ORGANIZATIONAL DESIGN
- Definition: The management function of developing an organizational structure and allocating resources to meet objectives. Visual representations (org charts) illustrate the chain of command.
- Importance of Organizing in Management:
- Efficiency in resource utilization.
- Clarity in roles and responsibilities.
- Adaptability to environmental changes.
- Supports growth and scalability of the organization.
- Principles of Organization:
- Identification of Activities: Detailing tasks and classifying them.
- Departmentalization: Forming departments based on various criteria (functions, products, geography, etc.).
- Assignment of Duties: Defining roles and allocating resources.
- Establishing Relationships: Setting up hierarchy and determining the span of control.
- Coordination: Aligning activities and establishing communication channels.
- Authority and Responsibility: Delegation of authority while maintaining accountability.
- Formalization: Developing policies and maintaining documentation.
TYPES OF ORGANIZATIONAL STRUCTURES
SIMPLE / FLAT STRUCTURE:
- Characteristics: Low stratification, minimal hierarchy, owner/top manager decision-making.
- Advantages: Quick decision-making and direct communication.
- Disadvantages: Limited specialization, over-reliance on central figure.
FUNCTIONAL STRUCTURE:
- Characteristics: Organized by departments based on functions (e.g., marketing, HR).
- Advantages: Specialization, efficiency, clear career paths.
- Disadvantages: Siloed departments may hinder communication and responsiveness.
LINE AND STAFF STRUCTURE:
- Characteristics: Combines direct authority with specialized advisory roles.
- Advantages: Clear hierarchy, increased expertise.
- Disadvantages: Potential for conflicts between line and staff, can slow decision-making.
MATRIX STRUCTURE:
- Characteristics: Employees report to two managers for functional and project roles.
- Advantages: Enhanced collaboration, flexibility.
- Disadvantages: Confusion over authority; potential conflicts.
BOUNDARYLESS STRUCTURE:
- Characteristics: Removes traditional boundaries, employs technology for a flexible environment.
- Advantages: Greater adaptability, innovation, enhanced communication.
- Disadvantages: Challenges in management/control; role ambiguity.
TEAM STRUCTURE:
- Characteristics: Organized around teams instead of departments.

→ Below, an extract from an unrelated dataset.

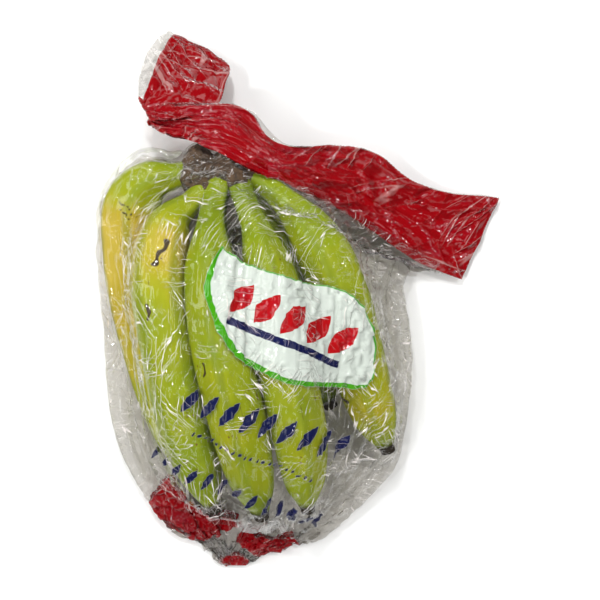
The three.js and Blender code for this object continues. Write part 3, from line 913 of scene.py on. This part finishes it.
def settle(points, slack, passes, forces, hold, closed=True):
    """Relaxes a film: each link is drawn to its own length times its slack, in turns with forces on the points.

    A link that skips a point only pushes, which rounds a fold. hold is how firmly each point is kept.
    """
    start = points.copy()
    rests = []
    for (rows, columns), stretch in zip(LINKS, slack):
        rests.append(np.linalg.norm(link(points, rows, columns), axis=-1) * stretch[: len(points) - rows])
    for _ in range(passes):
        total = np.zeros_like(points)
        for (rows, columns), rest in zip(LINKS, rests):
            between = link(points, rows, columns)
            length = np.linalg.norm(between, axis=-1)
            excess = length - rest
            weight = 0.26
            if rows == 2 or columns == 2:
                excess = np.minimum(length - 0.8 * rest, 0)
                weight = 0.12
            pull = between * (weight * excess / np.maximum(length, 1e-3))[..., None]
            if not closed and columns:
                pull[:, (slice(-columns, None) if columns > 0 else slice(0, 1))] = 0
            total[: len(points) - rows] += pull
            total[rows:] -= np.roll(pull, columns, axis=1)
        points = forces(points + total)
        points += (start - points) * hold[..., None]
    return points


def finer(points, rows, columns):
    """A closed grid again with more rows and columns, on Catmull-Rom curves through the old ones."""
    down = through(points, np.linspace(0, len(points) - 1, rows))
    wrapped = np.concatenate([down[:, -1:], down, down[:, :2]], axis=1).transpose(1, 0, 2)
    at = np.arange(columns) * (points.shape[1] / columns) + 1
    return through(wrapped, at).transpose(1, 0, 2)


def grid_normals(points, closed=True):
    """The outward direction at each point of a grid whose rows go towards the mouth."""
    along_rows = np.gradient(points, axis=0)
    if closed:
        along_columns = np.roll(points, -1, axis=1) - np.roll(points, 1, axis=1)
    else:
        along_columns = np.gradient(points, axis=1)
    return unit(np.cross(along_columns, along_rows))


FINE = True
FILM_ROWS, FILM_COLUMNS = (268, 364) if FINE else (134, 182)


BAND_ROWS, BAND_COLUMNS = (66, 330) if FINE else (34, 166)


def band_sheet(field):
    """The band's middle surface: through its lines, creased along slants, then relaxed over the crown."""
    lines = np.array(BAND_LINES, float).reshape(len(BAND_LINES), 6)[::-1]
    both = spline(lines, BAND_COLUMNS)
    rows = np.linspace(0, 1, BAND_ROWS)[:, None, None]
    points = both[None, :, :3] * (1 - rows) + both[None, :, 3:] * rows
    run = np.linspace(0, 330, BAND_COLUMNS)[None, :] * np.ones((BAND_ROWS, 1))
    out = np.linspace(0, BAND_WIDTH, BAND_ROWS)[:, None] * np.ones((1, BAND_COLUMNS))
    bend = 0.0
    for degrees, size, depth, seed in ((20, 38, 2.4, 81), (-35, 30, 1.8, 82), (70, 26, 1.3, 83), (5, 12, 0.35, 84)):
        angle = math.radians(degrees)
        flat = np.stack([run * math.cos(angle) + out * math.sin(angle), out * math.cos(angle) - run * math.sin(angle)], -1)
        bend = bend + depth * crease(flat * [0.4, 1.0], size, seed, 1.6) - 0.4 * depth
    points = points + grid_normals(points, False) * bend[..., None]

    def forces(at):
        distance, away = field.look(at)
        at = at + away * np.maximum(2.0 - distance, 0)[..., None]
        at[..., 2] = np.maximum(at[..., 2] - 0.01, 1.6)
        return at

    slack = [factor * np.ones(points.shape[:2]) for factor in (1.02, 1.02, 1.02, 1.02, 1.0, 1.0)]
    return settle(points, slack, 70, forces, np.full(points.shape[:2], 0.01), closed=False)


def band_film(sheet):
    """The band as a flat tube: the sheet's two sides, a little apart, joined where they meet at its ends."""
    out = grid_normals(sheet, False)
    columns = np.arange(BAND_COLUMNS)
    apart = 0.6 * np.clip(np.minimum(columns, columns[::-1]) / 6, 0, 1)[:, None]
    over = sheet + out * (apart + 0.35 * crease(sheet, 12, 91)[..., None] * apart)
    under = sheet - out * (apart + 0.35 * crease(sheet, 12, 92)[..., None] * apart)
    return np.concatenate([over, under[:, ::-1]], axis=1)


def bag_film(field, mouth):
    """The bag's clear part: drawn taut, given its spare width, and let down on the fruit at three sizes of grid.

    The spare width is what the flat tube has over the taut ring, up to a quarter, so it buckles into folds
    where the bag is gathered. Returns the grid, and where each point lay in plan when the film was taut.
    """
    fruit = np.concatenate([grid[::2, ::3].reshape(-1, 3) for grid in finger_grids.values()])
    lobes = [np.array(middle) + [[0, 0, half[2]]] for middle, half in CROWN_LOBES]
    fruit = np.vstack([fruit, *lobes])
    rows, columns = FILM_ROWS // 4 + 1, FILM_COLUMNS // 4 // 2 * 2
    points = taut_bag(rows, columns, fruit, mouth)
    plan = points.copy()
    ring_length = np.linalg.norm(link(points, 0, 1), axis=-1).sum(axis=1)
    spare = np.clip(FILM_AROUND / ring_length, 1.02, 1.16)[:, None] * np.ones(columns)
    for level in range(3):
        rows, columns = points.shape[:2]
        upper = np.arange(columns) < columns // 2
        share = np.linspace(0, 1, rows)[:, None] * np.ones(columns)
        around = np.arange(columns)[None, :] / columns * np.ones((rows, 1))
        ends = np.minimum(np.arange(rows), np.arange(rows)[::-1])[:, None]
        seam = np.minimum(np.arange(columns) % (columns // 2), -np.arange(columns) % (columns // 2))[None, :]
        hold = np.where(ends < 1, 1.0, 0.0) + np.where(seam < 2**level, 0.06, 0.0)
        hold = np.clip(hold + np.where(upper, 0.0, 0.08), 0, 1)
        flat = np.stack([around * FILM_AROUND, share * 130.0], axis=-1)
        long_folds = ripple(flat, 20 / 2**level, 31 + level) + crease(flat, 16 / 2**level, 41 + level)
        seeds = ripple(points, 30 / 2**level, 51 + level)
        gathered = np.clip(np.abs(share - 0.4) * 2.2 - 0.35, 0, 1)
        bend = 0.9 / 2**level * (0.35 * seeds + long_folds * (0.35 + 1.4 * gathered))
        points = points + grid_normals(points) * (bend * np.minimum(ends / 3, 1))[..., None]

        def forces(at, is_upper=upper, shrink=0.02 / (level + 1)):
            distance, away = field.look(at)
            room = distance - FILM_CLEARANCE
            draw = np.clip(room, 0, 6) / 6 * shrink * np.where(room < 38, 1, 0)
            at = at - away * draw[..., None]
            at = at + away * np.maximum(-room, 0)[..., None]
            floor = np.where(is_upper, 2.2, TABLE_LIFT)
            at[..., 2] = np.maximum(at[..., 2] - 0.01, floor)
            return at

        if level == 0:
            slack = [spare, 1.02, (1 + spare) / 2, (1 + spare) / 2, spare, 1.02]
        else:
            slack = [1.01, 1.005, 1.01, 1.01, 1.0, 1.0]
        slack = [factor * np.ones((rows, columns)) for factor in slack]
        points = settle(points, slack, (260, 110, 46)[level], forces, hold)
        if level < 2:
            bigger = (rows * 2 - 1, columns * 2) if level == 0 else (FILM_ROWS, FILM_COLUMNS)
            points = finer(points, *bigger)
            plan = finer(plan, *bigger)
    rows, columns = points.shape[:2]
    share = np.linspace(0, 1, rows)[:, None] * np.ones(columns)
    around = np.arange(columns)[None, :] / columns * np.ones((rows, 1))
    flat = np.stack([around * FILM_AROUND, share * 380.0], axis=-1)
    crumple = 0.0
    for degrees, size, depth, seed in ((4, 12, 0.35, 61), (38, 9, 0.25, 62), (-50, 8, 0.25, 63)):
        angle = math.radians(degrees)
        turn = np.array([[math.cos(angle), math.sin(angle)], [-math.sin(angle), math.cos(angle)]])
        crumple = crumple + depth * crease(flat @ turn.T * [1.0, 0.25], size, seed, 2.0)
    foot = np.clip(1 - share / 0.2, 0, 1)
    crumple = crumple * (0.4 + 0.6 * np.clip(ripple(points, 60, 64), 0, 1)) + foot * 1.2 * crease(points, 13, 65)
    points = points + grid_normals(points) * (crumple * np.minimum(ends / 3, 1))[..., None]
    distance, away = field.look(points)
    points = points + away * np.maximum(0.3 - distance, 0)[..., None]
    points[..., 2] = np.maximum(points[..., 2], 0.15)
    return points, plan


# ---- Print ----


def outline_depth(plan, outline):
    """How far inside a closed outline a place is, in mm, and less than nothing outside it."""
    outline = evenly(through([*outline, outline[0]], np.linspace(0, len(outline), 12 * len(outline))), 48)
    at = plan[..., :2].reshape(-1, 2)
    near = np.full(len(at), 1e6)
    winds = np.zeros(len(at), dtype=bool)
    for start, end in zip(outline, np.roll(outline, -1, axis=0)):
        side = end - start
        part = np.clip((at - start) @ side / max(side @ side, 1e-9), 0, 1)
        near = np.minimum(near, np.linalg.norm(at - start - part[:, None] * side, axis=1))
        crosses = (start[1] > at[:, 1]) != (end[1] > at[:, 1])
        level = side[1] if side[1] != 0 else 1e-9
        winds ^= crosses & (at[:, 0] < start[0] + (at[:, 1] - start[1]) * side[0] / level)
    return np.where(winds, near, -near).reshape(plan.shape[:-1])


# The label's outline, and those of the red print on the gathered foot
PANEL = (
    (4, -58), (-5, -86), (1, -106), (12, -126), (29, -139), (52, -148), (78, -151), (100, -153),
    (107, -139), (108, -119), (104, -105), (93, -91), (78, -84), (58, -81), (33, -74), (16, -66),
)
FOOT_PRINTS = (
    ((-51, -238), (-42, -222), (-34, -217), (-28, -236), (-12, -240), (14, -247), (4, -256), (-18, -265), (-42, -252)),
    ((12, -262), (18, -270), (33, -277), (58, -268), (50, -259), (40, -262), (20, -256)),
    ((2, -277), (6, -282), (17, -285), (20, -279), (12, -275)),
)


def film_print(made, plan, upper, band):
    """Puts the film's print on it, each as how far inside the print a point is."""
    outside = np.where(upper, 0.0, -50.0)
    panel = outline_depth(plan, PANEL) + outside
    inner = outline_depth(plan - [2.6, 2.0, 0.0][: plan.shape[-1]], PANEL) + outside
    for print_name, depth in (
        ("rim", panel),
        ("panel", np.minimum(panel, inner) - 0.8),
        ("band", band),
    ):
        attribute(made, print_name, depth.ravel())
    flat = np.where(upper[..., None], plan, 1e4).reshape(-1, plan.shape[-1])
    attribute(made, "flat", np.column_stack([flat[:, :2], np.zeros(len(flat))]) * MM)
    attribute(made, "under", np.where(upper, 0.0, 1.0).ravel())


field = FruitField()
sheet = band_sheet(field)
# The clear part of the bag leaves the band from over the crown to its right end
crown_side = np.linalg.norm(sheet[0] - np.array(BAND_LINES[7][0]), axis=-1).argmin()
bag_points, bag_plan = bag_film(field, sheet[BAND_ROWS // 9, crown_side:])
bag_rows, bag_columns = bag_points.shape[:2]
bag = mesh_object(
    "film_bag", bag_points.reshape(-1, 3), grid_faces(bag_rows, bag_columns, True).tolist(), FILM
)
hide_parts("bag")
is_upper = np.broadcast_to(np.arange(bag_columns) <= bag_columns // 2, (bag_rows, bag_columns))
foot_print = np.max([outline_depth(bag_plan, outline) for outline in FOOT_PRINTS], axis=0)
film_print(bag, bag_plan, is_upper, foot_print)
bag_around = np.arange(bag_columns)[None, :] / bag_columns * FILM_AROUND * np.ones((bag_rows, 1))
bag_along = np.linspace(0, 380, bag_rows)[:, None] * np.ones((1, bag_columns))
uv_map(bag, np.stack([bag_around, bag_along], axis=-1).reshape(-1, 2) * MM)

band_points = band_film(sheet)
band = mesh_object(
    "film_band", band_points.reshape(-1, 3), grid_faces(BAND_ROWS, 2 * BAND_COLUMNS, True).tolist(), BAND
)
band_run = np.linspace(0, 330, BAND_COLUMNS)
band_run = np.concatenate([band_run, band_run[::-1]])[None, :] * np.ones((BAND_ROWS, 1))
band_out = np.linspace(0, BAND_WIDTH, BAND_ROWS)[:, None] * np.ones((1, 2 * BAND_COLUMNS))
uv_map(band, np.stack([band_run, band_out], axis=-1).reshape(-1, 2) * MM)
lip = 0.6 + 6.5 * np.exp(-(((band_run - 118) / 12) ** 2)) + 6.0 * np.exp(-(((band_run - 166) / 11) ** 2))
lip = np.where(band_run < 82, 9.5, lip)
band_depth = np.minimum(BAND_WIDTH - band_out - lip, band_out + 0.5)
far = np.full(band_points.shape[:2] + (2,), 1e4)
is_over = np.broadcast_to(np.arange(2 * BAND_COLUMNS) < BAND_COLUMNS, band_points.shape[:2])
film_print(band, far, is_over, band_depth)


# ---- Stage ----

floor_mesh = bpy.data.meshes.new("floor")
floor_mesh.from_pydata([(-3, -3, 0), (3, -3, 0), (3, 3, 0), (-3, 3, 0)], [], [(0, 1, 2, 3)])
floor = bpy.data.objects.new("floor", floor_mesh)
bpy.context.collection.objects.link(floor)
floor_material, floor_tree = new_material("pale_paper")
floor_shader = node(floor_tree, "ShaderNodeBsdfPrincipled", {"Base Color": linear("#FAFAF9"), "Roughness": 0.9})
node(floor_tree, "ShaderNodeOutputMaterial", {"Surface": floor_shader.outputs[0]})
floor_mesh.materials.append(floor_material)

# (name, place, watts, size): soft lamps low enough that flat film doesn't mirror them up to the camera, and
# small ones that make the glints on its creases
LAMPS = [
    ("soft_left", (-1.0, 0.2, 1.0), 7.2, 0.7),
    ("soft_right", (1.0, 0.1, 1.0), 1.8, 0.7),
    ("soft_mouth", (-0.1, 1.0, 1.0), 5.0, 0.7),
    ("soft_foot", (0.1, -1.0, 1.0), 3.6, 0.7),
    ("glint_left", (-0.62, -0.3, 1.3), 5.2, 0.09),
    ("glint_right", (0.6, 0.45, 1.3), 5.2, 0.09),
    ("glint_mouth", (-0.15, 0.75, 1.2), 5.2, 0.09),
]
for lamp_name, lamp_place, watts, lamp_size in LAMPS:
    lamp_data = bpy.data.lights.new(lamp_name, "AREA")
    lamp_data.energy = watts * 1.08
    lamp_data.size = lamp_size
    lamp = bpy.data.objects.new(lamp_name, lamp_data)
    lamp.location = lamp_place
    aim = np.array([0.0, 0.0, 0.04]) - np.array(lamp_place)
    lamp.rotation_euler = (math.acos(-aim[2] / np.linalg.norm(aim)), 0, math.atan2(aim[0], -aim[1]) + math.pi)
    bpy.context.collection.objects.link(lamp)

world = bpy.data.worlds.new("studio")
world.use_nodes = True
world.node_tree.nodes["Background"].inputs["Color"].default_value = (1.0, 1.0, 1.0, 1.0)
world.node_tree.nodes["Background"].inputs["Strength"].default_value = 0.12
bpy.context.scene.world = world
bpy.context.scene.view_settings.view_transform = "Standard"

- Advantages: Flexibility, improved collaboration and morale.
- Disadvantages: May lead to unclear authority, struggles with alignment.
VIRTUAL STRUCTURE:
- Characteristics: Operates through digital communication and remote collaboration.
- Advantages: Flexibility, cost savings, access to global talent.
- Disadvantages: Dependence on technology; challenges in maintaining culture and cohesion.
CONTROLLING
- Definition: A fundamental function ensuring activities are performed as planned by comparing actual performance against standards and taking corrective actions.
- Importance: Helps organizations achieve objectives, optimizes resource utilization, and enhances overall efficiency.
CONCEPT OF CONTROLLING
- Steps in the Controlling Process:
- Setting performance standards.
- Measuring actual performance.
- Comparing performance against standards.
- Identifying deviations.
- Implementing corrective actions.
- Nature: Continuous process allowing for ongoing assessment and future planning.
TYPES OF CONTROL
Feedforward Control (Predictive Control)
- Occurs before activities begin; prevents issues by anticipating problems.
- Example: Setting quality standards before production.
Concurrent Control (Real-Time Control)
- Takes place during the operation; involves monitoring ongoing activities for compliance.
- Example: Supervising production line quality.
Feedback Control (Post-Action Control)
- Implemented after activities are completed; evaluates results to improve future practices.
- Example: Reviewing monthly sales reports for analysis.
OTHER RELEVANT CLASSIFICATIONS OF CONTROL
- Direct vs Indirect Control: Direct involves hands-on monitoring; indirect uses automated systems.
- Physical, Financial, and Non-Financial Controls: Physical controls manage tangible items; financial controls manage costs and budgets; non-financial controls focus on elements like employee satisfaction.
- Strategic, Operational, Preventive, Corrective Controls: Strategic guides overall direction; operational monitors daily activities; preventive aims to avoid errors; corrective addresses issues identified.
- Behavioral and Output Controls: Behavioral focuses on process monitoring; output centers on results.
REFERENCES
- Stoner, Freeman, Gilbert Jr. (2014). Management (6th edition), New Delhi: Prentice Hall India.
- Essentials of Management, Harold Koontz, Heinz Weihrich, Mark V. Cannice, Graw Hill 8e, 11/e, 2020.